5. Warranty, After-Sales Support, and Spare Parts Availability

A crane is a long-term investment — often operating 20+ years. When suppliers include robust warranty terms, deferred payment options, commissioning support, and guaranteed spare parts packages, their quotes are usually higher.

Some suppliers offer turnkey solutions, including installation supervision, operator training, commissioning, and long-term service agreements. These added services raise upfront pricing but can reduce lifetime operational risk and downtime.

Conversely, suppliers who offer only basic delivery and no support may have lower prices but shift future risk and cost to the buyer.

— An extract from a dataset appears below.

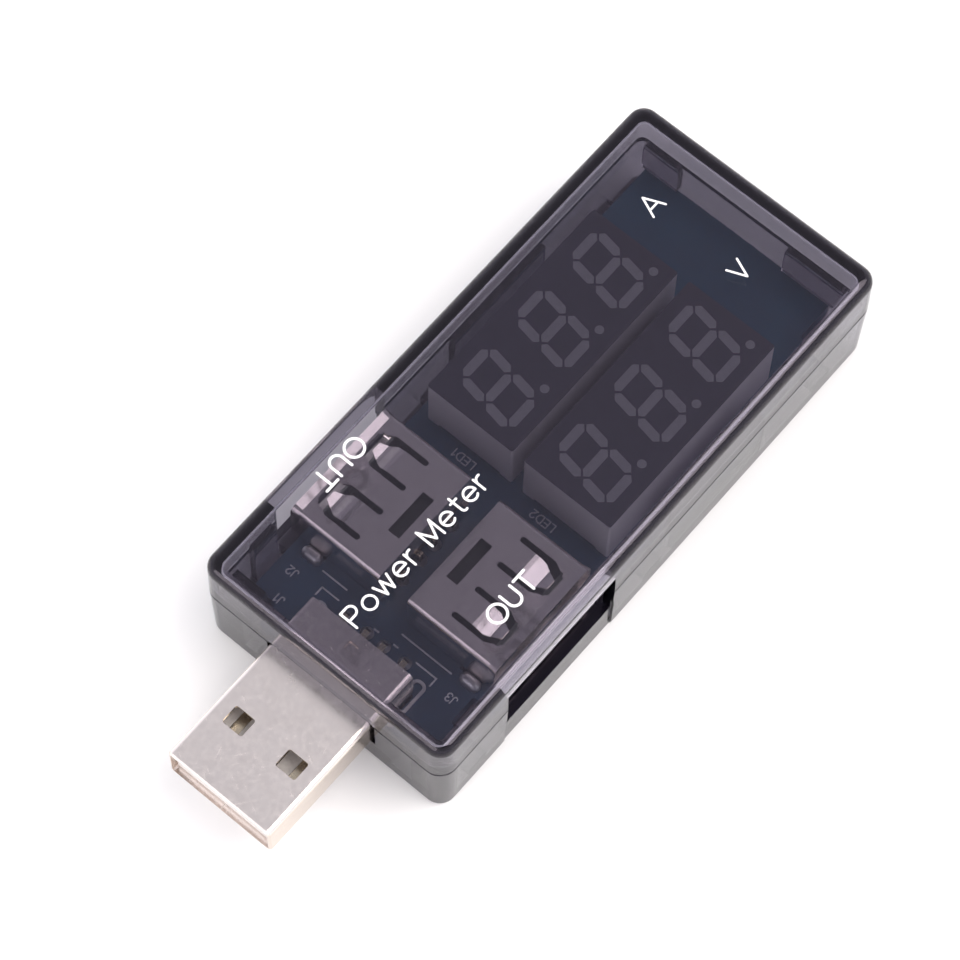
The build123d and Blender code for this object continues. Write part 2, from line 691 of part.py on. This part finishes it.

6. Currency Fluctuations and Regional Cost Differences

Gantry cranes are heavy industrial equipment with long lead times. During that time, currency exchange rates, commodity price swings (like steel and copper), and inflation can affect manufacturing cost. Suppliers located in different countries may also face different labor costs, tax regimes, and tariff rules.

For example:

  • A crane built in a country with high labor costs and strong currency may be priced higher than one built where manufacturing costs are lower.

  • Import duties, value-added tax (VAT), and shipping charges vary by destination country.

  • Some suppliers include inland transportation and port handling in their quote, while others charge separately.

All of these regional cost variables result in significant price differences between suppliers selling nominally similar cranes.

7. Lead Time and Production Capacity

Lead time can affect price. When global demand for cranes is high — such as during an economic upswing with port expansions — suppliers with limited production capacity may charge more due to backlog and resource constraints.

Suppliers with large manufacturing facilities and efficient production planning can often provide competitive pricing and shorter lead times. Smaller suppliers might charge premiums for expedited production or rush orders because they must reallocate resources or pay overtime labor.

8. Safety and Compliance Standards

Different regions and industries may require compliance with strict safety and certification standards. For instance:

  • European CE conformity

  • US OSHA/NRTL standards

  • International Maritime Organization regulations

  • Class societies for offshore or marine cranes

Suppliers that engineer cranes to meet multiple international certifications will price their products higher. Others may only comply with minimum local standards, lowering cost but reducing flexibility for global use.

9. Technological Advancements

Advanced features such as:

  • Anti-collision systems

  • Automated stacking and remote operation

  • Real-time monitoring and predictive maintenance

  • Smart terminal integration (TOS connectivity)

These digital innovations can significantly raise the base price. While not essential for basic operations, they add tremendous long-term operational value and efficiency — and customers willing to pay for such automation see higher quoted prices.

10. Warranty Terms and Risk Assumptions

The length and scope of a supplier’s warranty influence pricing. A 24-month full warranty with parts and labor is more expensive than a 12-month limited warranty. Some suppliers also offer extended service contracts for planned maintenance, breakdown cover, and spare parts kits — all of which increase overall cost.

Buyers must balance warranty security with price. A low-priced quote with minimal warranty may lead to costly breakdowns and service expenses later.

11. Transportation and Installation Costs

Crane manufacturers may quote either EXW (Ex Works), FOB, CIF, or DDP pricing terms. The level of responsibility the supplier takes for transportation and installation drastically influences the quoted price:

  • EXW: Supplier delivers at factory only — lowest quoted price.

  • FOB: Supplier loads on vessel — moderate price.

  • CIF/DDP: Supplier manages delivery to destination port or site, customs clearance, and possibly even installation — highest price.

Buyers often compare quotes without confirming terms, which leads to confusion about real price differences.

12. Negotiation, Volume Discounts, and Repeat Business

Large terminal operators purchasing multiple cranes at once can often negotiate volume discounts and better terms. Suppliers are willing to adjust pricing for multi-unit orders, long-term relationships, or repeat business.

Small buyers ordering a single crane usually get less pricing leverage — another reason why quotes can vary widely between suppliers.

Conclusion - Price Is Only Part of the Story

Understanding why container gantry crane prices vary so much between suppliers helps buyers make informed decisions beyond simple price comparisons. The “cheapest” crane isn’t always the best investment — quality of components, engineering expertise, warranty support, compliance with standards, and after-sales service all influence long-term value.

When evaluating gantry crane suppliers, consider:

  • Total cost of ownership vs. upfront price

  • Quality and brand reputation

  • Scope of engineering, installation, and warranty coverage

  • Spare parts readiness and service network

  • Compliance with safety and performance requirements

Effective procurement means balancing cost with performance, reliability, and support. By understanding the cost drivers outlined above, businesses can select the right container gantry crane and supplier to match both their operational needs and financial goals.